- Bayelsa State Oil and Environmental Commission (BSOEC) has released a report calling on international oil companies to spend $12 billion to repair environmentally impacted communities in the Niger Delta due to crude oil exploration for over six decades.
- According to the report, toxic pollutants from spills and gas flaring were many times higher than the safe limits in samples of soil, water, air, and in the blood of local residents.
- BSOEC recommends that the $12 billion will be used to restore impacted areas, create new jobs, provide drinking water, and treat health problems.
United Kingdom-based Bayelsa State Oil and Environmental Commission has said international oil companies (IOCs) to invest $12 billion in the Niger Delta region to restore communities that have been destroyed by oil exploration activities, facilitated by major IOCs.
According to the Bayelsa State Oil and Environmental Commission, Nigeria needs up to $12 billion to restore communities damaged by over six decades of oil exploration activities in Nigeria’s Niger Delta region. The Commission stated this in a report released on Tuesday May 16.
Bloomberg reports that Shell and Eni were among the companies mentioned in the report for continuous crude oil pumping which has resulted in the pollution of communities’ water bodies and lands. This pollution has impacted on fishing and farming activities in the Niger Delta region.
In the report, the Commission states that the government departments tasked with enforcing environmental standards lack capacity, independence and influence. The Commission recommends these measures to guard against further pollution:
- An overhaul of the regulatory and legal regime to allow heftier penalties.
- The introduction and fast-tracking of an arbitration body and removing the influence of producers from the fundamentally compromised spill oil inspection process.

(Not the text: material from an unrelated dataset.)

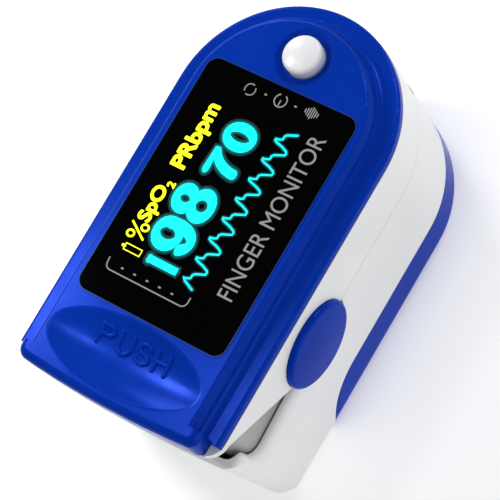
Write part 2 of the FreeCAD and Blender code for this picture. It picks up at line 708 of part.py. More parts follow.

According to Bloomberg, the report noted that the Commission started an investigation in 2019 on the impact of spills and looked at evidence from forensic scientists, blood samples from people in affected areas and company data.
The investigation revealed that toxic pollutants from spills and gas flaring were many times higher than the safe limits in samples of soil, water, air and in the blood of local residents.
The oil companies’ narrative
According to the report, the Commission has found failures of strategy, prevention, response and remediation by oil companies. A part of the report stated:
- “The firms have failed to properly invest in, maintain, manage and protect pipelines that develop spills at a rate unparalleled when compared to other major oil producing countries. There are also strong reasons to believe that the official statistics significantly and systematically over-state the number of leaks caused by sabotage while downplaying those attributable to other causes.”
Meanwhile, the companies have previously maintained that it is rather asset sabotage and illegal refining and not company equipment failure that have resulted in oil spills.
Solution for the affected communities
In the report, the Commission said the oil majors and the Nigerian National Petroleum Company Limited (NNPCL) that have extracted crude in Bayelsa state, should invest $12 billion to restore impacted areas, create new jobs, provide drinking water and treat health problems. The report stated further that the fund will require a parallel bureaucracy involving both domestic and international oversight.